Two women are sitting next to each other. One is holding a photo, and the other is signing.

Mary’s memoir (along with the collection of photos in the book) gives us a rare look into the daily lives of students, teachers, and administrators at NCSCDB. For us, the narratives and photos are just as important as the linguistic evidence that we collected and published in The Hidden Treasure of Black ASL. While our book validates the existence of Black ASL based on historical and community sources, the memoir reanimates the memories and souls of Black Deaf students trapped in the historical documents. It saddened us to learn that historical documents and photos were promptly discarded when the facilities of the formerly segregated deaf schools were demolished or repurposed. The remaining documents and photos are still in the hands of aging former students and their descendants, but within the next generations, those historical materials may be discarded as well. Memoirs such as Mary Herring Wright’s Sounds Like Home and Maxine Childress Brown’s On the Beat of Truth (her mother also attended NCSCDB) serve as a permanent witness to the lives of Black Deaf people and as a reminder that some historical documents are the physical memories that are waiting to be reanimated through such memoirs.

Two children stand in front of a car, each holding a dog.

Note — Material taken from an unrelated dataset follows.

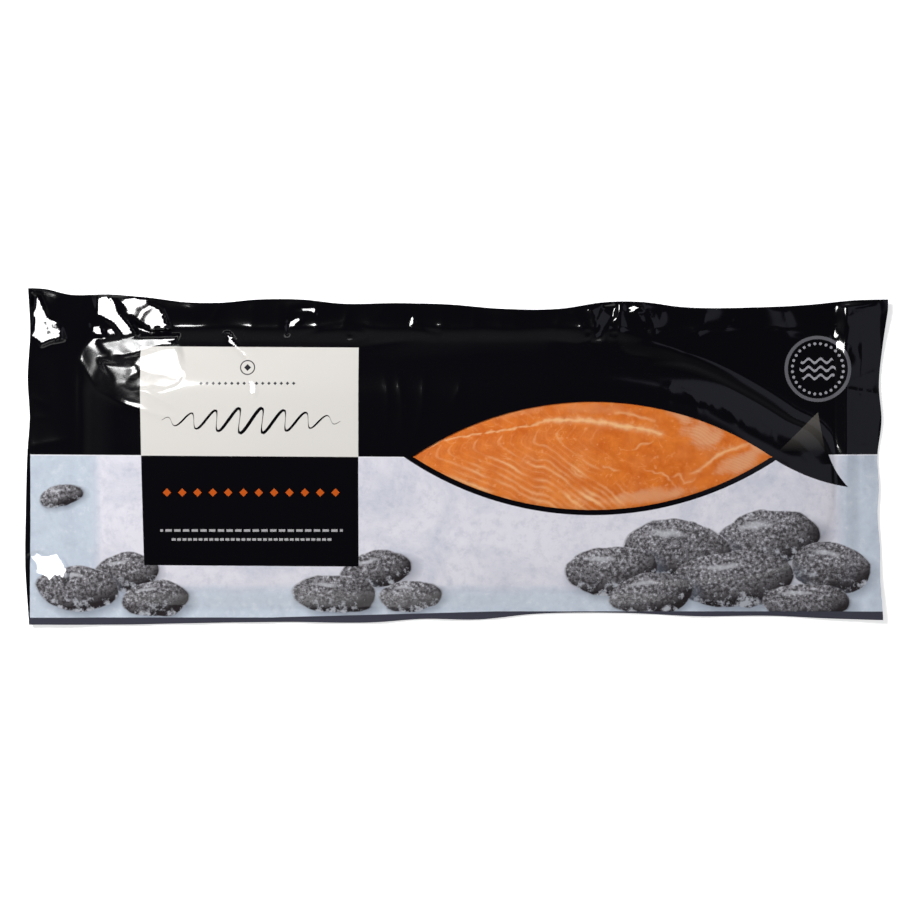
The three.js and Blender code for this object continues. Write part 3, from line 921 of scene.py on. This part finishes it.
speck = Field(tree, texture(tree, "ShaderNodeTexNoise", 430, place, Detail=3, Roughness=0.6).outputs["Fac"])
tone = (lit + (haze_cloud - 0.5) * 0.9).ramp(-0.15, 0.95)
stone_colour = mix_colour(tree, tone.value, STONE_DARK, STONE_LIGHT)
pits = speck.ramp(0.50, 0.58) * 0.75
stone_colour = mix_colour(tree, pits.value, stone_colour, STONE_PIT)
pale_grains = speck.ramp(0.43, 0.36) * lit.ramp(0.1, 0.7)
stone_colour = mix_colour(tree, pale_grains.value, stone_colour, STONE_GRAIN)
wet = ((side + 0.22) * 0.9).reach((rise - 0.50) * 2.6) + (frost - 0.5) * 0.5
stone_colour = mix_colour(tree, (wet.ramp(0.36, 0.12) * 0.6).value, stone_colour, STONE_WET)
frosted = (frost + rise * 0.16).ramp(0.40, 0.28) * 0.7
stone_colour = mix_colour(tree, frosted.value, stone_colour, STONE_FROST)
ice = mix_colour(tree, stone.value, ice, stone_colour)
ice = mix_colour(tree, (shade * 0.55).value, ice, STONE_SHADE)

# Where the ice lies: below the middle, above a dark strip, and outside the window's black line. A
# faint brown triangle lies over the black at its right end.
tilt = (x + 10.0).size() * 0.0065
foot = x.ramp(-140.0, 30.0) * 4.6 - 120.2
line_radius = arc_radius(WINDOW_DROP) + 3.9
from_arc = (x - WINDOW_CENTRE[0]).reach(y - (WINDOW_CENTRE[1] + arc_radius(WINDOW_DROP) - WINDOW_DROP))
wedge = ((x - 313.6).reach(y - 120.0) - 144.0).most((x - 338.0).reach(y - 21.9).under(63.5))
ice_field = (tilt - 0.1 - y).least(y - foot, x + 319.5, from_arc - line_radius, wedge)
colour = mix_colour(tree, (foot - y).ink(0.5).value, INK_BLACK, STRIP_NAVY)
ice = mix_colour(tree, (y - tilt + 0.9).ink().value, ice, ICE_RULE)
colour = mix_colour(tree, ice_field.ink().value, colour, ice)
sail = ((x - 242.4) * 0.692 - (y - 6.8) * 0.723).least((x - 270.3) * -0.987 - (y - 33.5) * 0.164)
colour = mix_colour(tree, (sail.ink() * y.ramp(4.0, 26.0) * 0.9).value, colour, SAIL_BROWN)

# Panels: cream above with a wave, a ring and beads, and black below with diamonds and dashes
slant = (y * -0.018) - 234.8
panel = (x - slant).least(x * -1.0 - 73.3, tilt + 81.15 - y, y - tilt + 82.15)
colour = mix_colour(tree, panel.ink().value, colour, INK_BLACK)
colour = mix_colour(tree, panel.least(y - tilt + 0.4).ink().value, colour, CREAM)
PANEL_MIDDLE = -153.0
WAVE_Y = 27.0
WAVE_HALF = 67.0
WAVE_LENGTH = 17.0
mid_x = x - PANEL_MIDDLE
taper = mid_x.size().under(WAVE_HALF).most(0.0) / WAVE_HALF
swing = taper.math("SQRT") * 9.5
slanted = mid_x - (y - WAVE_Y) * 0.45
curl = slanted.wave(WAVE_LENGTH)
lean = (slanted + WAVE_LENGTH / 4).wave(WAVE_LENGTH)
steepness = (lean * swing * 0.37) * (lean * swing * 0.37)
across = (y - WAVE_Y - curl * swing).size() / (steepness + 1.0).math("SQRT")
stroke = (lean * 0.75 + 1.0) * taper.math("SQRT") - across
colour = mix_colour(tree, stroke.least(taper * 50.0 - 0.5).ink().value, colour, INK_BLACK)
CREST_Y = 66.6
crest_x = mid_x + 2.8
crest_ring = (crest_x.reach(y - CREST_Y) - 5.2).size().under(0.4)
crest = crest_ring.most((crest_x.size() + (y - CREST_Y).size()).under(2.6))
colour = mix_colour(tree, crest.ink().value, colour, CREST_INK)
bead = (crest_x.repeat(4.6).size() + (y - 54.7).size()).under(1.3).least(crest_x.size().under(37.0))
colour = mix_colour(tree, bead.ink().value, colour, BEAD_INK)
gem = (mid_x.repeat(11.4).size() + (y + 26.4).size()).under(3.1).least(mid_x.size().under(68.4))
colour = mix_colour(tree, gem.ink().value, colour, ORANGE)
for height, half, dash in ((-54.7, 68.0, 6.5), (-61.4, 60.0, 4.0)):
    dashes = mid_x.repeat(dash).size().under(dash * 0.36).least((y - height).size().under(0.9))
    colour = mix_colour(tree, dashes.least(mid_x.size().under(half)).ink().value, colour, PALE)

# Round mark at the right: a ring, a ring of dots and three waves
SEAL_CENTRE = (270.0, 66.0)
SEAL_RADIUS = 23.5
DOT_RADIUS = 18.9
DOT_COUNT = 28
seal_x = x - SEAL_CENTRE[0]
seal_y = y - SEAL_CENTRE[1]
radius = seal_x.reach(seal_y)
ring = (radius - SEAL_RADIUS).size().under(1.25)
turn = seal_y.math("ARCTAN2", seal_x)
mark = (turn.repeat(2 * np.pi / DOT_COUNT) * DOT_RADIUS).reach(radius - DOT_RADIUS).under(1.1)
for height in (-6.0, 0.0, 6.0):
    swell = (seal_y - height - seal_x.wave(9.0) * 1.5).size().under(1.0)
    mark = mark.most(swell.least(radius.under(13.5)))
colour = mix_colour(tree, ring.ink(0.4).value, colour, SEAL_GREY)
colour = mix_colour(tree, mark.ink().value, colour, SEAL_PALE)
tree.links.new(colour, shader.inputs["Base Color"])

# Gloss: milky over the fish's shoulder, where the film is finely wrinkled
wrinkled = ((x + 240.0) / 40.0).reach((y - 70.0) / 27.0).under(1.0).ramp(0.0, 0.3)
wrinkle_noise = texture(tree, "ShaderNodeTexNoise", 85, place, Detail=3, Distortion=1.0)
wrinkles = Field(tree, wrinkle_noise.outputs["Fac"])
rough = wrinkled * wrinkles.ramp(0.3, 0.7) * 0.22 + 0.1
tree.links.new(rough.value, shader.inputs["Roughness"])

# Back: plain black film, a little cloudy
plain = pouch.data.materials[1]
plain.use_nodes = True
shader = plain.node_tree.nodes["Principled BSDF"]
shader.inputs["Roughness"].default_value = 0.16
shader.inputs["IOR"].default_value = 1.5
place = plain.node_tree.nodes.new("ShaderNodeTexCoord").outputs["Object"]
cloud = texture(plain.node_tree, "ShaderNodeTexNoise", 30, place, Detail=4)
colour = mix_colour(plain.node_tree, cloud.outputs["Fac"], BACK_INK, BACK_CLOUD)
plain.node_tree.links.new(colour, shader.inputs["Base Color"])
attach(pouch, "root")
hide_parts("pouch")


# Window: the unprinted field of the same film, so it is clear and the fish shows through it. Its mesh
# is the eye-shaped field that was parted from the front above, and it stays flush with the print.
clear_film = bpy.data.materials.new("clear_film")
clear_film.use_nodes = True
tree = clear_film.node_tree
tree.nodes.remove(tree.nodes["Principled BSDF"])
gloss = tree.nodes.new("ShaderNodeBsdfGlossy")
gloss.inputs["Roughness"].default_value = 0.14
through = tree.nodes.new("ShaderNodeBsdfTransparent")
bounce = tree.nodes.new("ShaderNodeFresnel")
bounce.inputs["IOR"].default_value = 1.4
facing_back = Field(tree, tree.nodes.new("ShaderNodeNewGeometry").outputs["Backfacing"])
outer = facing_back.under(1.0) * Field(tree, bounce.outputs[0])
blend = tree.nodes.new("ShaderNodeMixShader")
tree.links.new(outer.value, blend.inputs[0])
tree.links.new(through.outputs[0], blend.inputs[1])
tree.links.new(gloss.outputs[0], blend.inputs[2])
tree.links.new(blend.outputs[0], tree.nodes["Material Output"].inputs["Surface"])
pane.data.materials.append(clear_film)
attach(pane, "root")
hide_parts("window_film")


# Studio: a pale floor, a soft box high at the upper left, weaker ones at the right and below,
# and a room that is dark straight above and pale towards the horizon.
bpy.ops.object.select_all(action="DESELECT")
bpy.ops.mesh.primitive_plane_add(size=9, location=(0, 0, -0.0005))
floor = bpy.context.object
floor.name = "floor"
floor_paint = bpy.data.materials.new("pale_floor")
floor_paint.use_nodes = True
floor_shader = floor_paint.node_tree.nodes["Principled BSDF"]
floor_shader.inputs["Base Color"].default_value = (0.93, 0.93, 0.93, 1)
floor_shader.inputs["Emission Color"].default_value = (1, 1, 1, 1)
floor_shader.inputs["Emission Strength"].default_value = 0.6
floor_shader.inputs["Roughness"].default_value = 0.9
floor_shader.inputs["Specular IOR Level"].default_value = 0.1
floor.data.materials.append(floor_paint)

# Lamps: name, place, size, power and tint
for name, spot, size, watts, tint in (
    ("key", (-0.72, 0.66, 1.45), (0.47, 0.47), 28.0, (1, 1, 1)),
    ("sheen", (0.95, 0.70, 1.25), (0.8, 0.8), 0.8, (0.78, 0.82, 1)),
    ("right_fill", (1.03, -0.1, 1.42), (0.6, 1.2), 0.8, (0.78, 0.82, 1)),
    ("front_fill", (0.2, -1.5, 0.95), (2.2, 1.0), 8, (1, 1, 1)),
):
    data = bpy.data.lights.new(name, "AREA")
    data.shape = "RECTANGLE"
    data.size, data.size_y = size
    data.energy = watts
    data.color = tint
    lamp = bpy.data.objects.new(name, data)
    bpy.context.collection.objects.link(lamp)
    lamp.location = spot
    lamp.rotation_euler = lamp.location.to_track_quat("Z", "Y").to_euler()

world = bpy.data.worlds.new("room")
bpy.context.scene.world = world
world.use_nodes = True
tree = world.node_tree
way = tree.nodes.new("ShaderNodeTexCoord").outputs["Generated"]
split = tree.nodes.new("ShaderNodeSeparateXYZ")
tree.links.new(way, split.inputs[0])
height = Field(tree, split.outputs["Z"]).ramp(0.64, 0.28)
strength = height * 0.13 + 0.022
tree.links.new(strength.value, tree.nodes["Background"].inputs["Strength"])
tree.nodes["Background"].inputs["Color"].default_value = (0.97, 0.98, 1.0, 1)

CAMERA_HEIGHT = 2.52
camera_data = bpy.data.cameras.new("camera")
camera_data.sensor_width = 36
camera_data.lens = 132.4
camera = bpy.data.objects.new("camera", camera_data)
bpy.context.collection.objects.link(camera)
camera.location = (0, 0, CAMERA_HEIGHT)
bpy.context.scene.camera = camera
bpy.context.scene.view_settings.view_transform = "Standard"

Although this memoir is Mary’s story, this is our story as well. We as Black Deaf people find ourselves in her story. Carolyn, as one of the authors of the introduction, was taken back to the days when she attended the Alabama School for the Negro Deaf and Blind as a child. Memories that she had buried deep into her psyche came forward and she laughed and cried with Mary because she felt that it was her story too. Joseph, as the other author, was born long after segregation, but he too found himself in Mary’s story as he went through his identity development as a Black Deaf person. The memoir is the story of Black Deaf human beings who live their lives at the intersection of race and deafness and who are coming into their own as educators, entrepreneurs, leaders, authors, actors, athletes, lawyers, professors, dancers, directors, activists, and more; they are the realities that were once thought to be impossible dreams for Black Deaf students vocationally trained at segregated schools for the deaf. The memoir is also the story of hundreds of Black Deaf souls who are no longer with us. Mary Herring Wright, we thank you for your gift and may you rest in peace knowing that your story will be passed on through generations.